**Short task**
Count the lines below that contain the word "manifold", and reply with only that number.

**Supplied data**
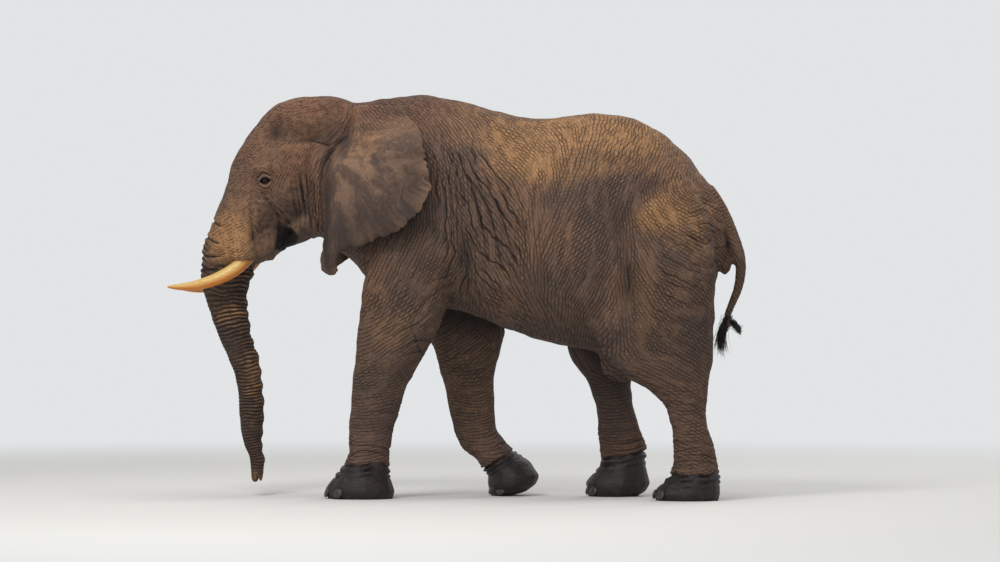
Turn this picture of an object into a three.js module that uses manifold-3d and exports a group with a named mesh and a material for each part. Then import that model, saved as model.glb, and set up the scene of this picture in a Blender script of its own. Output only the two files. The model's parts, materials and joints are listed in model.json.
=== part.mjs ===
// A life-size African savanna elephant bull in mid-stride, as a museum would model it.
// Millimetres, +Z up. The bull faces -X and its left side faces -Y. It stands on the plane Z = 0,
// with the origin under the middle of its bounding box.
import * as THREE from "three";
import { LoftGeometry } from "three/addons/geometries/LoftGeometry.js";
import { mergeVertices } from "three/addons/utils/BufferGeometryUtils.js";
import Module from "manifold-3d";

const wasm = await Module();
wasm.setup();

// ---------------------------------------------------------------- driving sizes
const gap = 0.3; // clear space left in every cut between two pieces
const sides = { left: -1, right: 1 };

const cutHeights = {
  fore: { top: 1740, elbow: 1240, wrist: 330 },
  hind: { top: 1700, knee: 960, ankle: 290 },
};
const neckCut = -620; // X of the cut between neck and body
const trunkCuts = [1850, 1400, 800]; // heights of the cuts below the head

const eye = { x: -1481, y: 334, z: 2506, radius: 30 };
const tusk = { rootRadius: 60, tipRadius: 9, count: 9, steps: 9 };
const nail = { across: 47, tall: 42, deep: 17, sunk: 7 };

// ---------------------------------------------------------------- cross sections
// Each table lists a body part's cross sections. "at" is the place along the loft. "low" and "high" are the
// section's reach along its long direction, "wide" is where between them it is widest, "half" is half its
// width, "mid" how far its middle stands from the symmetry plane, and "round" its roundness towards
// low and high: 2 is an ellipse, more is boxier, less is more pointed.
const table = (keys, rows) =>
  rows.map((row) => Object.fromEntries(keys.map((key, i) => [key, row[i]])));

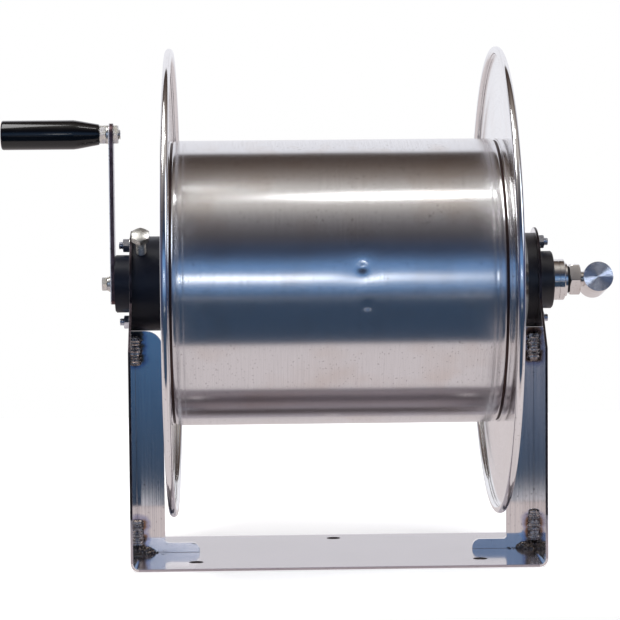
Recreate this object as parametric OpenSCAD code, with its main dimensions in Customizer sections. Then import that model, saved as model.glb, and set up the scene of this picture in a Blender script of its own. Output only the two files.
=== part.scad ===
// Hand-cranked fire hose reel: a polished drum between two discs, carried in a
// bent U-shaped frame by two round bearing housings. The hose water enters
// through a swivel elbow on the right and leaves through the drum.
// Origin: centre of the base underside. +X runs along the reel's axis towards
// the swivel, -Y is the front, +Z is up. All lengths are in millimetres.

/* [Frame] */
// Depth of the base and of the foot of each upright
frame_depth = 195; // [180:1:220]
// Thickness of the bent frame sheet
sheet_t = 2.5; // [2:0.5:4]
// Inside radius of the two bends
bend_r = 5.5; // [3:0.5:10]
// Clear height between the base and the discs
base_clearance = 38.5; // [25:0.5:90]
// Height below the axis at which each upright starts to narrow
shoulder_drop = 61; // [58:1:90]
// Radius of the rounded top of each upright, about the axis
upright_top_r = 53; // [52:1:60]
// Diameter of the fixing holes in the base
base_hole_d = 14; // [9:1:18]
// Distance between the two front fixing holes
front_hole_spacing = 282; // [200:1:296]
// Distance from the base centre forward to the front fixing holes
front_hole_y = 60; // [30:1:75]
// Distance from the base centre back to the rear fixing hole
rear_hole_y = 75; // [30:1:80]

/* [Gussets] */
// Thickness of each corner gusset
gusset_t = 5; // [4:0.5:8]
// Width of a gusset's upright leg
gusset_leg_w = 28; // [20:1:32]
// Gap between the top of a gusset and the bearing housing above it
gusset_top_gap = 2.5; // [1:0.5:60]
// Length of a gusset's foot along the base
gusset_foot_l = 63; // [40:1:80]
// Height of a gusset's foot
gusset_foot_h = 10; // [8:1:20]
// Radius of the gusset's top corner
gusset_top_r = 13; // [3:1:16]
// Radius of the end of the gusset's foot
gusset_corner_r = 8; // [3:1:8]
// Leg length of the weld fillets
weld_leg = 3.5; // [2:0.5:5]
// Length of each weld run
weld_l = 32; // [15:1:50]

/* [Discs] */
// Clear width for hose between the two discs
hose_width = 331; // [300:1:360]
// Outside diameter of each disc, over its rolled rim
disc_d = 470; // [400:1:480]
// Thickness of the disc sheet
disc_t = 1.5; // [1:0.1:2]
// Diameter of the rolled rim's bead
bead_d = 7.5; // [5:0.5:10]

/* [Drum] */
// Outside diameter of the drum shell
drum_d = 286; // [260:1:300]
// Thickness of the drum shell
shell_t = 2; // [1.5:0.1:3]
// Thickness of the head plate that closes each end of the drum
head_t = 3.5; // [3:0.1:5]
// Width of the groove between the shell and each head
groove_w = 2.2; // [1:0.1:4]
// Depth that each head's ring reaches into the shell
spigot_l = 12; // [8:1:12]
// Thickness of the head's ring
spigot_t = 3; // [2:0.5:5]
// Radial clearance between the shell and the head's ring
shell_gap = 0.2; // [0.1:0.05:0.3]

/* [Shafts] */
// Diameter of the crank axle
axle_d = 30; // [26:1:32]
// Outside diameter of the hollow shaft
shaft_d = 34; // [32:1:36]
// Bore of the hollow shaft
shaft_bore_d = 16; // [12:1:17]
// Diameter of the flange on each shaft
flange_d = 150; // [146:1:170]
// Thickness of the flange on each shaft
flange_t = 6; // [4:0.5:10]
// Diameter of the circle of disc screws
screw_circle_d = 124; // [100:1:126]
// Number of screws in each disc
screw_count = 6; // [3:1:8]
// Depth of the pipe sockets in the shaft and the elbow
socket_l = 14; // [10:1:18]
// Side of the square drive at the end of the crank axle
drive_side = 12; // [11:0.5:14]

/* [Bearings] */
// Diameter of the round bearing housings
housing_d = 95; // [93:1:100]
// Gap between the left disc and the left housing
disc_gap = 7; // [6:0.5:12]
// Thickness of the left housing, inside the upright
left_housing_t = 27.5; // [26:0.5:34]
// Thickness of the right housing, inside the upright
right_housing_t = 10; // [8:0.5:15]
// Diameter of each housing's nose, which passes through the upright
nose_d = 58; // [54:1:60]
// Length of each nose outside the upright
nose_l = 16; // [12:1:20]
// Wall thickness of the bearing bushes
bush_t = 3; // [2:0.5:4]
// Radial clearance between a shaft and its bush
running_gap = 0.05; // [0.02:0.01:0.1]
// Axial clearance between a shaft's parts and a housing
end_float = 0.3; // [0.2:0.1:0.5]
// Distance between the two bolts of a housing
housing_bolt_spacing = 77; // [75:0.5:78]

/* [Brake] */
// Distance from the left upright to the brake screw's line
brake_inset = 9; // [7:0.5:12]
// Diameter of the brake screw's thread
brake_screw_d = 10; // [8:0.5:10]
// Length of brake screw left standing out of the housing
brake_reach = 19; // [12:0.5:25]
// Length of the brake shoe
brake_shoe_l = 10; // [6:0.5:14]
// Gap between the brake shoe and the axle
brake_gap = 0.3; // [0.2:0.05:0.5]
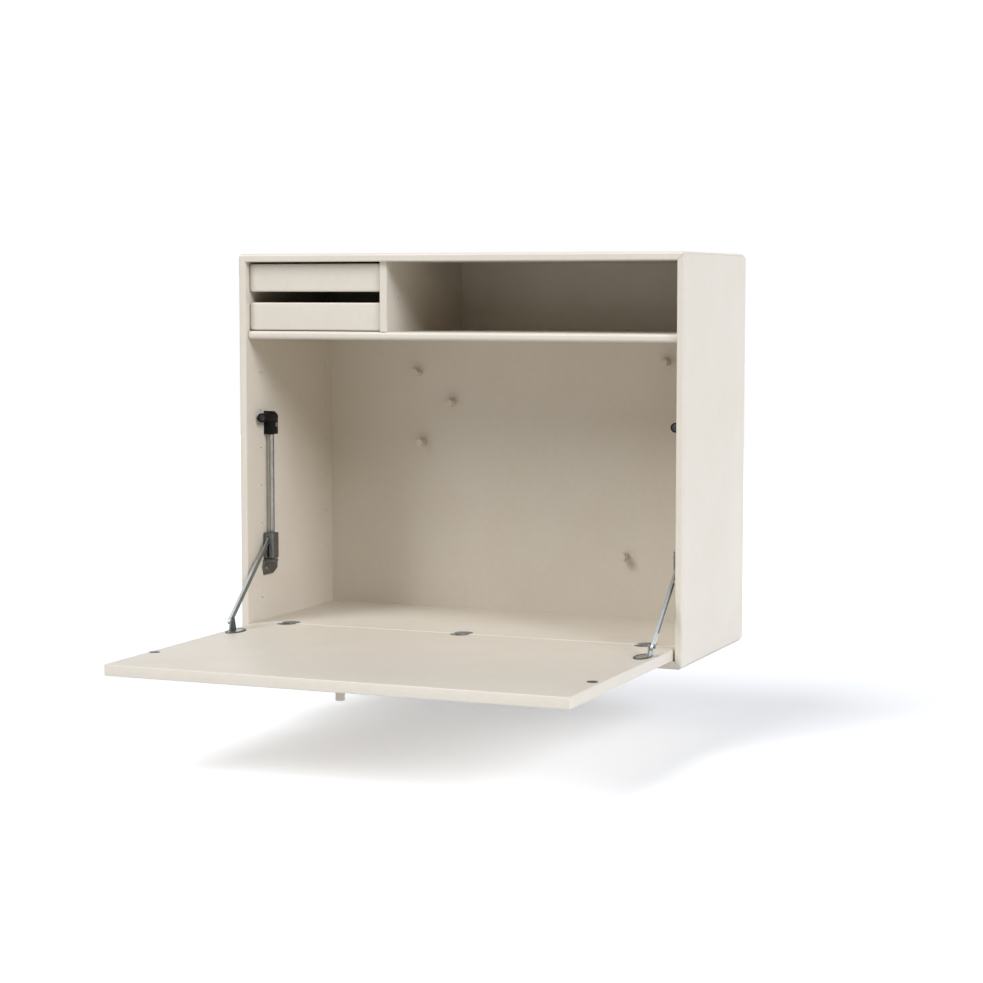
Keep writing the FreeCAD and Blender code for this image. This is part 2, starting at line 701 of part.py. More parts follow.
def stay_slider():
    """Slider that runs on the rod; its slot is open to the front, top and bottom."""
    left = x_at(SLIDER_WALL_GAP)
    right = x_at(SLIDER_WALL_GAP + SLIDER_WIDTH)
    front = y_at(SLIDER_SETBACK)
    rear = y_at(SLIDER_SETBACK + SLIDER_DEPTH)
    bottom = z_at(SLIDER_BOTTOM)
    top = z_at(SLIDER_BOTTOM + SLIDER_LENGTH)
    outline = [(left, front), (right, front), (right, rear), (left, rear)]
    body = prism("XY", [(u, v, SLIDER_EDGE_ROUND) for u, v in outline], bottom, top)
    bore_radius = ROD_DIAMETER / 2.0 + SLIDER_BORE_CLEARANCE
    low = FreeCAD.Vector(x_at(ROD_INSET), y_at(ROD_SETBACK), bottom)
    body = body.cut(rod(bore_radius, low, FreeCAD.Vector(low.x, low.y, top)))
    middle = x_at(ARM_INSET)
    return body.cut(block(middle - SLOT_WIDTH / 2.0, middle + SLOT_WIDTH / 2.0,
                          front, front + SLOT_DEPTH, bottom, top))


def arm_placement():
    """Places the arm's own axes: length, width, and the cabinet's X as thickness."""
    length_axis = FreeCAD.Vector(0, math.sin(ARM_LEAN), math.cos(ARM_LEAN))
    width_axis = FreeCAD.Vector(0, -math.cos(ARM_LEAN), math.sin(ARM_LEAN))
    turn = FreeCAD.Rotation(length_axis, width_axis, FreeCAD.Vector(1, 0, 0), "ZXY")
    origin = FreeCAD.Vector(x_at(ARM_INSET), y_at(LEAF_PIVOT[0]), z_at(LEAF_PIVOT[1]))
    return FreeCAD.Placement(origin, turn)


def stay_arm():
    """Pressed steel arm: a U channel, flattened to a tongue where it enters the slider."""
    inner = TONGUE_THICKNESS / 2.0
    outer = inner - CHANNEL_DEPTH
    half = CHANNEL_WIDTH / 2.0
    tongue_half = TONGUE_WIDTH / 2.0
    tongue_start = ARM_LENGTH - TONGUE_LENGTH
    tongue = [
        (tongue_start, -tongue_half, 0.0),
        (ARM_LENGTH + tongue_half, -tongue_half, tongue_half - PIN_CLEARANCE),
        (ARM_LENGTH + tongue_half, tongue_half, tongue_half - PIN_CLEARANCE),
        (tongue_start, tongue_half, 0.0),
    ]
    bar = [
        (-half, -half, half - PIN_CLEARANCE),
        (tongue_start, -half, 0.0),
        (tongue_start, half, 0.0),
        (-half, half, half - PIN_CLEARANCE),
    ]
    arm = prism("XY", bar, outer, inner)
    arm = arm.cut(block(ARM_TAIL_LENGTH, tongue_start, -half + CHANNEL_WALL, half - CHANNEL_WALL,
                        outer, inner - CHANNEL_WALL))
    arm = arm.fuse(prism("XY", tongue, -inner, inner)).removeSplitter()
    pin_radius = ARM_PIN_DIAMETER / 2.0 + ARM_PIN_CLEARANCE
    arm = arm.cut(rod(pin_radius, FreeCAD.Vector(0, 0, outer), FreeCAD.Vector(0, 0, inner)))
    arm.Placement = arm_placement()
    return arm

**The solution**
2